Coverage of the toolset will both deepen (more automation, increasingly higher up the stack and integration with other security processes that are part of SAP’s SecSDL) and widen (covering an increasing variety of cloud infrastructure for each cloud provider) in 2021, allowing developer teams to increasingly focus on the features and security of their own solution development and application stacks, while providing them with guardrails and tooling to get the basic cloud infrastructure right.
I’ve heard it said that “public cloud is more secure”. I would twist that a bit: public cloud has the potential to be more secure, and to achieve that state faster. It also has the potential to be much worse than data centers, not least due to its complexity and variation between the different providers, and often a lack of secure defaults. Multi cloud is not for everyone. As someone from the frontlines in cloud secops, I wouldn’t necessarily recommend it, unless you are of a size like us, where you can afford central teams of specialists. Consider the complexity involved and that you have to do everything you do for one provider also for each other platform you wish to support, at least until some sort of central tooling for public cloud emerges on the market that is provider-agnostic.

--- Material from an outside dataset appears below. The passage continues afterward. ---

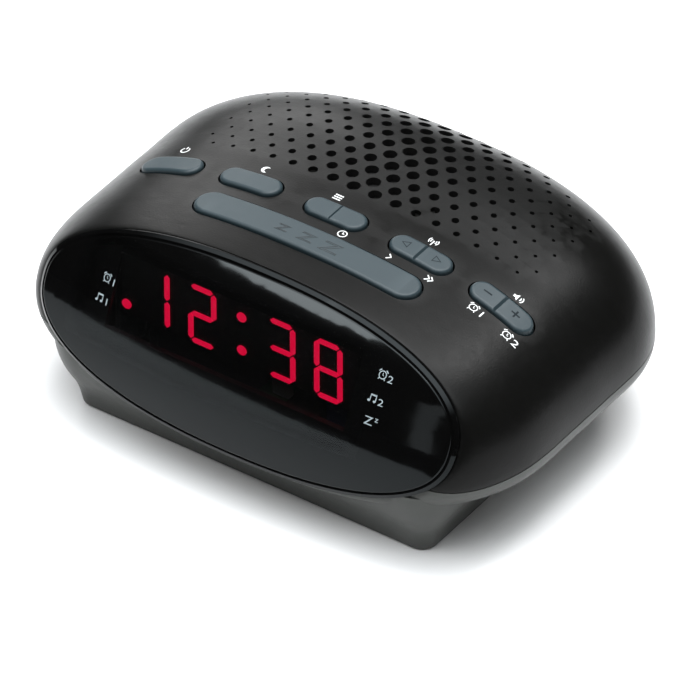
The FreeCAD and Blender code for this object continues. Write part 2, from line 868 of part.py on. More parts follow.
def through(body, name, outline):
    """Cut an outline on the XZ plane right through a body."""
    before = body.Shape.Volume
    pocket = body.newObject("PartDesign::Pocket", name)
    pocket.Profile = outline
    pocket.Midplane = True
    bind(pocket, "Length", named("key_depth") * 2)
    doc.recompute()
    if body.Shape.Volume > before - 0.5:
        raise RuntimeError(name + " cuts nothing")


def make_keys():
    length = named("key_length")
    depth = named("key_depth")
    push_key("power_key", *SWITCHES["power"], length, depth)
    push_key("sleep_key", *SWITCHES["sleep"], length, depth)
    preset = push_key("preset_key", *SWITCHES["preset"], length, depth)
    crest = named("crown_height") + named("key_proud")
    line = sketch(preset, "preset_key_line_outline", "XZ_Plane", [(-0.35, crest + 0.2), (0, crest - 0.45),
                                                                   (0.35, crest + 0.2)])
    through(preset, "preset_key_line", line)
    push_key("snooze_bar", *SWITCHES["snooze"], named("snooze_length"), named("snooze_depth"))
    for name, alias in ROCKERS.items():
        rocker(name + "_rocker", alias)
        pin = doc.addObject("Part::Cylinder", name + "_pin_rod")
        bind(pin, "Radius", named("pivot_radius"))
        pin.Height = 2 * EAR_END
        pin.Placement.Rotation = FreeCAD.Rotation(Vector(1, 0, 0), 90)
        place(pin, named(alias), key_y + EAR_END, round(pivot_height(alias), 2))
        node(pin, name + "_pin")


# ---------------------------------------------------------------- switches and boards
def make_switches():
    housings = []
    width = named("switch_width")
    height = named("switch_height")
    radius = named("plunger_radius")
    depth = 1.5
    for name, (x, y) in SWITCHES.items():
        block_of = box(name + "_switch_block", x, y, key_board_top, width, width, height)
        bore = cylinder(name + "_switch_bore", x, y, key_board_top + height - depth - 0.3,
                        radius + 0.05, Size(depth + 1, repr(depth + 1)))
        housings.append(cut(name + "_switch_housing", block_of, bore))
        plunger = cylinder(name + "_plunger_rod", x, y, key_board_top + height - depth + 0.05,
                           radius, named("plunger_height") + depth - 0.05)
        node(plunger, name + "_plunger")
    node(grouped("housings", housings), "switch_housings")


def make_boards():
    half = named("key_board_width") / 2
    reach = named("key_board_depth") / 2
    middle = named("key_board_y")
    hole = named("small_screw_radius") + 0.15
    plate("key_board", -half, half, middle - reach, middle + reach, key_board_top - board, board,
          [(x, y, hole) for x, y in KEY_BOARD_SCREWS])
    half = named("main_board_width") / 2
    reach = named("main_board_depth") / 2
    x = named("main_board_x")
    y = named("main_board_y")
    top = named("main_board_top")
    plate("main_board", x - half, x + half, y - reach, y + reach, top - board, board,
          [(a, b, hole) for a, b in board_screw_places])
    node(box("tuner_block", x + 9.5, y + 6, top, 14, 12, 5.5), "tuner_can")
    chips = [box("radio_chip", x - 2, y + 6, top, 7.5, 10, 2.2),
             box("clock_chip", x - 8, y - 5, top, 9, 15, 2.6)]
    node(grouped("chips", chips), "ic_packages")
    cans = [cylinder("supply_capacitor", x + 12, y - 8, top, 5, 11),
            cylinder("audio_capacitor", x + 3, y - 9, top, 4, 9),
            cylinder("coupling_capacitor", x - 12, y + 10, top, 2.5, 8)]
    node(grouped("cans", cans), "capacitors")
    node(box("heatsink_block", x + 4, y + 13, top, 12, 1.2, 12), "regulator_heatsink")
    display_rear = named("display_face_y") + named("display_depth") + board
    ribbons = [box("display_ribbon", x - 16, display_rear + 0.25, top, 5.6, 0.4, 20),
               box("key_ribbon", x + 16, y - 1.5, top, 10, 0.4, key_board_top - board - top)]
    node(grouped("ribbons", ribbons), "ribbon_cables")


# ---------------------------------------------------------------- speaker
def make_speaker():
    y = named("speaker_y")
    top = named("speaker_top")
    rim = named("speaker_radius")
    floor = top - named("speaker_depth")
    plate_top = floor + named("magnet_height")
    coil = named("coil_radius")
    cone = named("cone_radius")
    seat = cone + 1.8
    frame = turned("speaker_frame", [
        (coil + 0.6, plate_top), (coil + 7.7, plate_top), (seat + 1.2, top - 1.8), (rim, top - 1.8),
        (rim, top), (seat, top), (seat, top - 1.4), (coil + 6.9, plate_top + 1.3),
        (coil + 0.6, plate_top + 1.3)], 0, y)
    holes = [(a, b - y, named("small_screw_radius") + 0.15) for a, b in speaker_screw_places]
    for index, (a, b, radius) in enumerate(holes):
        circle = sketch(frame, "speaker_hole_circle_%d" % index, "XY_Plane", [],
                        [(Size(a, repr(a)), b, radius)], height=top + 1)
        pocket = frame.newObject("PartDesign::Pocket", "speaker_hole_%d" % index)
        pocket.Profile = circle
        pocket.Length = 4
        doc.recompute()
    magnet = named("magnet_radius")
    turned("speaker_magnet", [
        (0, floor), (magnet, floor), (magnet, plate_top), (coil + 0.7, plate_top),
        (coil + 0.7, floor + 1.5), (coil - 0.7, floor + 1.5), (coil - 0.7, plate_top + 0.6),
        (0, plate_top + 0.6)], 0, y)
    turned("speaker_cone", [
        (coil - 0.35, floor + 2.4), (coil + 0.25, floor + 2.4), (coil + 0.25, plate_top + 2.4),
        (cone, top - 1.6), (cone, top - 1.0), (coil - 0.35, plate_top + 2.9)], 0, y)
    turned("speaker_surround", [
        (cone - 0.4, top - 0.98), (seat - 0.02, top - 0.98), (seat - 0.02, top - 0.6),
        ((cone + seat) / 2, top), (cone - 0.4, top - 0.6)], 0, y)
    cap_floor = plate_top + 2.95
    turned("speaker_dust_cap", [
        (0, cap_floor), (coil - 0.4, cap_floor), (coil * 0.65, cap_floor + 1.4),
        (coil * 0.3, cap_floor + 2.0), (0, cap_floor + 2.2)], 0, y)


def make_speaker_cloth():
    """Thin cloth under the speaker holes, curved like the inside of the shell."""
    sheet_of = case_form(WALL + 0.15, 2.0).cut(case_form(WALL + 0.55, 2.4))
    area = block(-45.5, 45.5, 0.4, 46.0, 38.0, 60)
    posts = [rod(2.6, x, number(y), 30, 60) for x, y in speaker_screw_places]
    posts += [rod(3.8, number(x), number(y), 30, 60) for x, y in case_screw_places]
    return feature("speaker_cloth", sheet_of.common(area).cut(posts))


# ---------------------------------------------------------------- battery bay
def make_battery_door():
    body = new_body("battery_door")
    foot = named("foot_proud")
    x = named("bay_x")
    low = foot + 0.1
    step = foot + CHANNEL_LIP + 0.15
    high = step + 0.85
    inner_reach = door_reach
    outer_reach = door_reach + 1.2
    corners = [(x - inner_reach, low), (x + inner_reach, low), (x + inner_reach, step),
               (x + outer_reach, step), (x + outer_reach, high), (x - outer_reach, high),
               (x - outer_reach, step), (x - inner_reach, step)]
    outline = sketch(body, "door_section", "XZ_Plane", corners)
    length = named("pedestal_rear") - channel_front - 0.2
    pad(body, "door_panel", outline, length)
    place(body, 0, named("pedestal_rear"))


def make_battery_clip():
    x = named("bay_x")
    front = named("bay_y") - named("bay_length") / 2
    height = named("bay_top") / 2 + 2
    plate_of = box("clip_plate", x, front + 0.5, Size(5.0, "5"), 24, 1.0, 14)
    studs = []
    for name, shift, radius in (("clip_stud", -6.35, 2.8), ("clip_socket", 6.35, 3.3)):
        stud = doc.addObject("Part::Cylinder", name)
        stud.Radius = radius
        stud.Height = 2.0
        stud.Placement.Rotation = FreeCAD.Rotation(Vector(1, 0, 0), -90)
        place(stud, x + shift, front + 1.0, height)
        studs.append(stud)
    node(fused("clip", [plate_of] + studs), "battery_clip")


# ---------------------------------------------------------------- transformer, feet and screws
def make_transformer():
    x = named("transformer_x")
    y = named("transformer_y")
    bottom = named("foot_proud") + named("wall")
    width = named("transformer_width")
    length = named("transformer_length")
    height = named("transformer_height")
    bobbin_width = width - 4
    window = box("bobbin_window", x, y, bottom + 5, width + 2, length - 10, height - 10)
    core_block = box("core_block", x, y, bottom, width - 8, length, height)
    node(cut("transformer_stack", core_block, window), "transformer_core")
    bobbin = box("bobbin_block", x, y, bottom + 5.1, bobbin_width, length - 10.2, height - 10.2)
    node(bobbin, "transformer_bobbin")


def screw(name, x, y, head_bottom, head_radius, head_height, radius, length, upwards=True):
    """A plain screw: a round head with a shaft above it, or below it when it goes down."""
    head = cylinder(name + "_head", x, y, head_bottom, head_radius, head_height)
    shaft_foot = head_bottom + head_height if upwards else head_bottom - length
    shaft = cylinder(name + "_shaft", x, y, shaft_foot, radius, length)
    return fused(name, [head, shaft])


def make_screws():
    case = []
    for index, (x, y) in enumerate(case_screw_places):
        head_bottom = Size(10.3, "10.3")
        radius = named("case_screw_radius")
        case.append(screw("case_screw_%d" % index, x, y, head_bottom, 2.7, 2.2, radius, 11))
    node(grouped("case_screw_set", case), "case_screws")
    small = named("small_screw_radius")
    keys = []
    for index, (x, y) in enumerate(KEY_BOARD_SCREWS):
        head_bottom = key_board_top - board - 1.4
        place_x = Size(x, repr(x))
        place_y = Size(y, repr(y))
        keys.append(screw("key_board_screw_%d" % index, place_x, place_y, head_bottom, 1.8, 1.4, small, 6))
    node(grouped("key_board_screw_set", keys), "key_board_screws")
    boards = []
    for index, (x, y) in enumerate(board_screw_places):
        boards.append(screw("board_screw_%d" % index, x, y, named("main_board_top"), 1.8, 1.4, small, 6,
                            upwards=False))
    node(grouped("board_screw_set", boards), "board_screws")
    speaker = []
    for index, (x, y) in enumerate(speaker_screw_places):
        head_bottom = named("speaker_top") - 3.1
        label = "speaker_screw_%d" % index
        speaker.append(screw(label, Size(x, repr(x)), y, head_bottom, 1.3, 1.3, small, 5.5))
    node(grouped("speaker_screw_set", speaker), "speaker_screws")


def make_feet():
    pads = []
    for index, (x, y) in enumerate(foot_places):
        thickness = named("foot_proud") + 0.5
        pads.append(cylinder("foot_%d" % index, x, y, 0, named("foot_diameter") / 2, thickness))
    node(grouped("feet", pads), "rubber_feet")


# ---------------------------------------------------------------- build and write
make_top_shell()
make_bottom_shell()
make_front_lens()
make_display_mask()
make_display()
make_time_digits()
make_keys()
make_switches()
make_boards()
make_speaker()
make_speaker_cloth()
make_battery_door()
make_battery_clip()
make_transformer()
make_screws()
make_feet()
doc.recompute()

for obj in doc.Objects:
    if "Invalid" in obj.State or "Error" in obj.State:
        raise RuntimeError(obj.Name + " failed")
for obj in nodes:
    if obj.Shape.isNull() or not obj.Shape.isValid():
        raise RuntimeError(obj.Label + " is not a valid shape")

os.makedirs("parts", exist_ok=True)
for obj in nodes:
    obj.Shape.exportStep("parts/%s.step" % obj.Label)
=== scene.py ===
import math

import bmesh
import bpy
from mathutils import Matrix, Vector
from mathutils.bvhtree import BVHTree


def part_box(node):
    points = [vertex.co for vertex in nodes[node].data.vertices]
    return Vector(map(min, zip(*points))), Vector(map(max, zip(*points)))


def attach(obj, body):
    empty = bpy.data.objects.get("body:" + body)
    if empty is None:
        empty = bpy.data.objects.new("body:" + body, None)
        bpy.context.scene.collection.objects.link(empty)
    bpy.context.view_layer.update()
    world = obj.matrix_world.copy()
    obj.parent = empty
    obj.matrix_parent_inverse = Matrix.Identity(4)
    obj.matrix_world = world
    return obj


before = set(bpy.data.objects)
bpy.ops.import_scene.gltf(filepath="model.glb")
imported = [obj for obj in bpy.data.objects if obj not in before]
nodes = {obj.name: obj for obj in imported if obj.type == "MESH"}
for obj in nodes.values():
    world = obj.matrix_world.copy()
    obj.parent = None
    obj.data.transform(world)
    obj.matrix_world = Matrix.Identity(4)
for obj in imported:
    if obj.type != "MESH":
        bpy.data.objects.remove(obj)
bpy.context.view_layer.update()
scene = bpy.context.scene

MM = 0.001
ACROSS = Vector((1, 0, 0))
BACK = Vector((0, 1, 0))
UP = Vector((0, 0, 1))


def middle_of(name):
    """The middle of a CAD node's box."""
    low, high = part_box(name)
    return (low + high) / 2


# ------------------------------------------------------------------ camera and lights
VIEW_AZIMUTH = 35.0
VIEW_ELEVATION = 38.2
VIEW_DISTANCE = 2.884
VIEW_TARGET = Vector((0.01357, -0.02156, 0.030))
FOCAL_LENGTH = 660.0
SENSOR_WIDTH = 36.0

# Name, azimuth and elevation in degrees, distance, width and height in metres, watts.
LIGHTS = [
    ("overhead_softbox", 190, 72, 0.75, 0.6, 0.6, 4.5),
    ("front_softbox", -28, 44.5, 0.80, 0.42, 0.063, 1.2),
    ("back_softbox", 158, 51, 0.85, 0.16, 0.16, 1.2),
    ("left_softbox", 223, 21, 0.90, 0.28, 0.392, 1.6),
    ("front_strip", -7.5, 9, 1.3, 0.055, 0.66, 0.17),
    ("shadow_fill", 85, 16, 0.9, 0.5, 0.5, 1.0)]
LIT_MIDDLE = Vector((0, 0, 0.03))

SKY_STARTS = 0.68
WALL_STRENGTH = 0.01
CEILING_STRENGTH = 5.5
ROOM_COLOR = (0.95, 0.98, 1.0, 1)


def aim(item, target, azimuth, elevation, distance):
    """Place an object away from a target and turn it to look there; the angles are in degrees."""
    turn = math.radians(azimuth)
    rise = math.radians(elevation)
    flat = math.cos(rise)
    outwards = Vector((math.sin(turn) * flat, -math.cos(turn) * flat, math.sin(rise)))
    item.location = target + outwards * distance
    item.rotation_euler = (-outwards).to_track_quat("-Z", "Y").to_euler()
    scene.collection.objects.link(item)


def make_camera():
    data = bpy.data.cameras.new("camera")
    data.lens = FOCAL_LENGTH
    data.sensor_width = SENSOR_WIDTH
    camera = bpy.data.objects.new("camera", data)
    aim(camera, VIEW_TARGET, VIEW_AZIMUTH, VIEW_ELEVATION, VIEW_DISTANCE)
    scene.camera = camera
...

Having said that – if you have the capability and the resources, and the business reasons to do it – it’s been very rewarding for all involved to bring this toolset about in 2020, during what we can all agree has been a challenging year. SAP’s public cloud landscape is measurably better protected than it was a year ago, and we’re now in far better position to accommodate future growth.
Public cloud infrastructure security is not the whole story – there is of course a whole appsec side to this as well. But without a good baseline, appsec stands no chance. The more you adopt infrastructure-as-code and security/compliance controls-as-code practices, as part of a shift-left DevSecOps approach, the easier it also is to get cloud security right, and get it right at scale.